Later that afternoon, after my host mom had spent a long time consoling me and listening to my various challenges as a PCV, two close friends showed up at my house unannounced. These two, like my host family, consider me a son, and teachers from my school had called them sensing that something was wrong with me. Like my host mom, they gave me the ‘cógela suave’ rhetoric. They were not wrong, but I also refuse to accept that as the answer to mental sanity as a PCV in Colombia.
Last weekend I was talking with three different Colombians, one of which had lived in the US for several years. I was trying to explain why I valued my career more than my family – my parents are each on his/her third marriage, and well, that’s just the American way. Somewhere between listening to their disbelief that I had not talked to several of my aunts/uncles in years and their explanation of how much their family means to them, it hit me.
While the “world peace and friendship” tagline is fluff in my mind, I have always valued integration and solidarity with my town. I realized in that moment that if you really want to integrate in a coastal Colombian town, you need to value family over work. The dozen or so families in Fundacion and Polonuevo that call me hijo/hermano/sobrino are my source of pride, my reason to stay for two years, and my real success here. That’s what being costeño really means – caring more about your family than your professional life (i.e., being a human being not a human doer).
As for how I arrived at this point, the following are a few observations on integration (in no particular order) that they don’t tell you about in training:
- Show up at people’s houses/businesses unannounced. With even my best friends back home, I would confirm multiple times via text that it’s cool to come over. Forget about that in coastal Colombia. Just appear in the door with a smile and a ‘buenas.’ If they’re busy, they’ll tell you; but more than likely, they’ll be thrilled you’re there.
- The don’t-text-back-within-two-days rule doesn’t exist here (for both novio/a and amigo/a purposes). It’s not weird to WhatsApp message someone in the evening after having met them on the morning of that same day. It might even be weirder if you didn’t.
- Never turn down an invitation (or at least have an airtight excuse for doing so). The flipside of the immense costeño human warmth is a sensitivity and strong bitterness to having their invitation turned down. That may mean going to an evangelical church on a Sunday at 7 AM (unimaginable in most of our U.S. lives, I understand), going to the baptism or birthday party or funeral of a distant host-cousin you don’t know, eating ice cream in the park on a night when you’re exhausted and just want to stay in your room, going for a walk/jog at 5 AM, etc. Many times you’ll be out of your comfort zone, but that’s the point of Peace Corps, right?
- Dance (and know the difference between Vallenato, Cumbia, Champeta, and Salsa).
- Invest the 20 mil in a Junior jersey. The Colombian national team jersey is a nice touch, but if you really want respect when you walk down the street, then respect TU PAPÁ.

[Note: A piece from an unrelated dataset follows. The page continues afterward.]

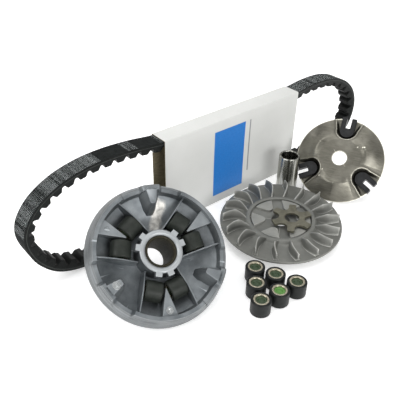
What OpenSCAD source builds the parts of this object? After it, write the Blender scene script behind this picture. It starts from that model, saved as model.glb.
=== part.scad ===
// Variable-drive (CVT) pulley kit laid out on a bench.
// Variator housing with six weights, drive belt in its card sleeve, fixed fan
// face, toothed star plate, boss sleeve, ramp plate with three slides and six
// spare weights.  Units are millimetres.  Z is up, X runs along the card sleeve.

/* [Card sleeve and belt] */
// Length of the card sleeve
sleeve_length = 162; // [120:1:220]
// Depth of the card sleeve
sleeve_depth = 18.8; // [15:0.1:30]
// Height of the card sleeve
sleeve_height = 87; // [60:1:110]
// Thickness of the card
card = 0.6; // [0.4:0.1:1.5]
// Width of the belt over its flat back
belt_width = 17.2; // [14:0.1:17.4]
// Total thickness of the belt over a cog
belt_thickness = 9.2; // [6:0.1:12]
// Thickness of the belt between two cogs
belt_web = 4.9; // [3:0.1:7]
// Number of cogs round the loop
cogs = 72; // [50:1:100]

/* [Weights] */
// Diameter of a weight
roller_d = 16; // [13:0.5:20]
// Length of a weight
roller_l = 13; // [10:0.5:15]
// Diameter of the metal ring in a weight
ring_d = 12; // [8:0.5:16]
// Diameter of the hole through the ring
ring_bore = 8.8; // [5:0.1:12]

/* [Variator housing] */
// Outside diameter of the belt face
housing_d = 109.2; // [80:0.2:130]
// Distance of a resting weight from the housing axis
weight_r = 28.7; // [24:0.1:34]
// Half the angle between two weights of a pair
pair_half = 18.2; // [14:0.1:24]
// Height of the rim over the weights
rim_z = 12.5; // [8:0.5:16]
// Bore of the pressed-in bush
bush_bore = 20.06; // [16:0.02:26]

/* [Fan face] */
// Outside diameter of the fan face
fan_d = 107.8; // [90:0.2:120]
// Number of fan blades
blades = 18; // [12:1:24]
// Greatest height of a blade above the web
blade_h = 9.5; // [5:0.5:14]

/* [Ramp plate] */
// Outside diameter of the ramp plate
plate_d = 84.2; // [60:0.2:100]
// Thickness of the ramp plate
plate_t = 2; // [1:0.1:4]
// Bore of the ramp plate
plate_bore = 14; // [10:0.5:20]

/* [Boss sleeve] */
// Outside diameter of the boss sleeve
boss_d = 20; // [16:0.1:26]
// Bore of the boss sleeve
boss_bore = 16; // [12:0.1:20]
// Length of the boss sleeve
boss_l = 41; // [25:0.5:50]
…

- Use costeñol responsibly. The occasional use of local slang is always a way to show you know how the vaina is, but too much could come off as strange or trying too hard.
- Call until they pick up/three times (as Megyn Rodriguez wisely coined it, ‘the costeño triple check’). This one still makes me uncomfortable, but I have had people tell me that they didn’t call me back because they only had one missed call from me. It could also be an issue of them not having minutes to call you back.
- Watch Desafio, novelas, etc., with your host family or friends.
- There’s no such thing as a dumb question. Being a PCV gives you an once-in-a-lifetime pass to ask seemingly dumb or simple questions, so take advantage. Plus, it’s the best way to show you’re interested. Side note: what you might consider an off-limits personal question back home is probably fair game here.
Whether you want to convert from a human doer to a human being, “promote world peace and friendship,” or just feel at home in your home-far-away-from-home, never forget that real integration is putting your adopted family(ies) and friends above work.